3 Habits that Help Me to Live in the Present Moment

Do you know this feeling of losing control over your time and energy? This feeling of being controlled by external forces? If not I envy you. These days I feel like I’m burning out a bit.

Jobwise but also socially a lot of commitments gnaw away my energy – finishing video projects in one job, long nights at the bar-job, mulled wine at the Christmas market ;), family meetings and so on and so on. Plus: I stress myself out in order to finish my personal goals for this year. The end of the year should be the time to hibernate or at least recover and reset, but somehow it is the opposite – busy as f***.

Of course it is up to me, but somehow I can’t help myself right now. Well, there is something I can do in order to reclaim control: Aiming for a life in the present moment!

Time to pull the handbrake – Another threesome is overdue! 😉

1. Breathing actively

Yes, the good old breathe. Without it our whole body wouldn’t work. It doesn’t only provide every cell in our body with oxygen. It also relaxes us. If we pay attention to our breathe we become aware of our body. And as soon as we focus on our body we forget our daily and mainly trivial problems.
That’s why I started to breathe more thoughtfully. Especially in stressful situations a few rounds of deep inhalation and exhalation release a lot of tension.
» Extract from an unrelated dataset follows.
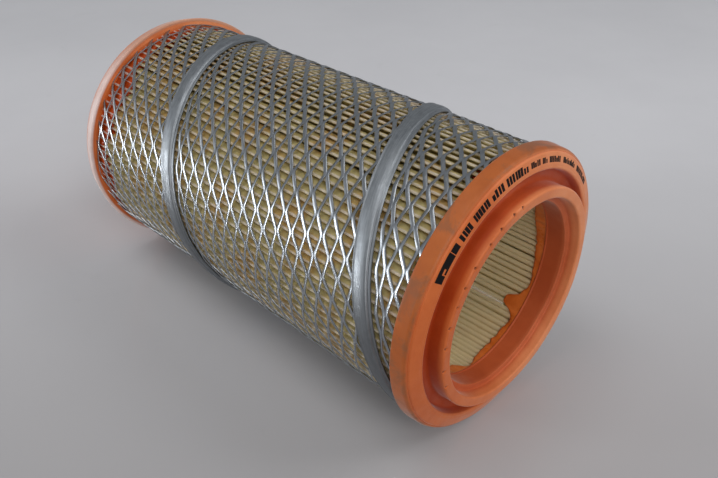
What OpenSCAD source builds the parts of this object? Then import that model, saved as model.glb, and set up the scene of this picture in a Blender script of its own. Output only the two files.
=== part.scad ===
// Cylindrical air filter element: a pleated paper pack bonded between two moulded
// polyurethane end caps, inside a spirally wound expanded-metal liner.
// The element lies on its side: +X points out of its open end and +Z is up.
// The origin is at the centre of the bottom of its bounding box.

/* [Element] */
// Overall length, from the closed face to the top of the sealing lip
element_len = 261; // [200:1:400]
// Outer diameter of both end caps
cap_d = 141.6; // [136:0.2:160]
// Diameter of the sealing bore in the open cap
bore_d = 92.4; // [84:0.2:94]

/* [Open cap] */
// Depth of the cap's side wall
rim_h = 9; // [8:0.5:16]
// Radius of the rounded rim
rim_round = 2.4; // [1:0.1:3]
// Rise of the printed annulus from its outer to its inner edge
crown = 1.4; // [0.4:0.1:2]
// Width of the printed annulus
annulus_w = 6; // [5:0.5:7]
// Height of the sealing lip above the rim
lip_h = 6.6; // [4:0.2:9]
// Outer diameter of the sealing lip
lip_d = 109.4; // [108:0.2:112]
// Wall thickness of the sealing lip
lip_t = 5.2; // [3:0.2:5.6]
// Depth of the groove outside the lip, below the rim
groove_depth = 3.6; // [2:0.2:4]
// Height of the ledge at the top of the sealing bore
ledge_h = 0.7; // [0.2:0.1:2]

/* [Closed cap] */
// Thickness of the closed cap
closed_h = 9; // [8:0.5:16]
// Diameter of the shallow dish in the closed face
dish_d = 92; // [60:1:110]
// Depth of the shallow dish
dish_depth = 1.4; // [0.4:0.2:2]

/* [Pleated media] */
// Number of pleats
pleats = 102; // [60:1:110]
// Diameter over the outer folds
media_d = 132.8; // [128:0.2:133]
// Diameter inside the inner folds
media_bore_d = 93.8; // [93:0.2:104]
// Thickness of the filter paper
paper_t = 0.55; // [0.4:0.05:0.6]
// Half width of a folded tip
fold_half_w = 0.7; // [0.65:0.05:0.8]
// Depth that the pack and the liner are potted into each cap
potting = 5; // [3:0.5:6]

/* [Liner] */
// Outer diameter of the liner
liner_d = 135.9; // [135:0.1:136]
// Thickness of the liner over its strands
liner_t = 0.8; // [0.6:0.1:1]
// Axial advance of the lock seam in one turn
seam_pitch = 141; // [100:1:180]
// Width of the lock seam, across its run
seam_w = 9.4; // [6:0.2:12]
// Width of the folded ridge in the middle of the seam
ridge_w = 5.2; // [3:0.2:6]
// Height of the folded ridge
ridge_h = 1.2; // [0.8:0.1:1.4]
// Height of the seam's flat margins
margin_h = 0.4; // [0.3:0.1:0.6]
// Distance of the seam from the closed face along the top of the element
seam_top = 195.6; // [150:0.1:220]

/* [Hidden] */
$fn = 96;
fit_gap = 0.1;
cap_r = cap_d / 2;
bore_r = bore_d / 2;
lip_r = lip_d / 2;
lip_bore_r = lip_r - lip_t;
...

I always imagine how clean air is flowing into my body. From my nasal wings the air flows into my lungs, where it spreads out into every tiny fibre of my chest. All of a sudden my chest is filled with fresh air which starts circulating through the rest of my body. It wanders through my arms into my fingertips and from my belly into my legs and toes.

Every part of my body gets subserved with oxygen. Through this image I arrive in the present moment as my thoughts become obsolete. Just try it yourself.

2. Acknowledging my location

Well, often the breathing goes hand in hand with locating myself: On the way to the subway I acknowledge my surrounding – the trees, the sky, the colours, the air. I try not to think about my tasks at work.

The other day I read something interesting about “stress”, which made me realise that stress is just an invention of the western society. In Namibia for example the word stress doesn’t even exist. They divide time into rooms. In every moment you are present only in one room. You only act, live, love or work in one room. The next action will eventually take place in a different room. But now you exist only in this one room, so there is no need to be bothered about the next room.

Everything, every action has it’s time and it’s space. If you brush your teeth you don’t tie your shoes. If you tie your shoes, you are not at the subway. If you are in the subway you can’t be bothered about your job. If you experience the present moment – the room you are in – you can’t be bothered about the future.

3. Remembering that I am not my thoughts

We were born with the absence of thoughts. When we were born we didn’t have thought in our head. Basically we were the essence of life, pure existence, true love or however you want to call it. We didn’t have all these doubts and questions in our head. Sometimes in stressful situations I really like to go back to this place in my head. It helps me to take things more easily. I try to see my thoughts just as something temporary that can’t effect my mood.

Just give it a try and drop all your thoughts. Remember that your thoughts are just something superficial you can easily leave behind. Feel the relief and the freedom. This is meditation too.

“That is the simple secret of happiness. Whatever you are doing, don’t let past move your mind; don’t let future disturb you. Because the past is no more, and the future is not yet. To live in the memories, to live in the imagination, is to live in the non-existential. And when you are living in the non-existential, you are missing that which is existential. Naturally you will be miserable, because you will miss your whole life.”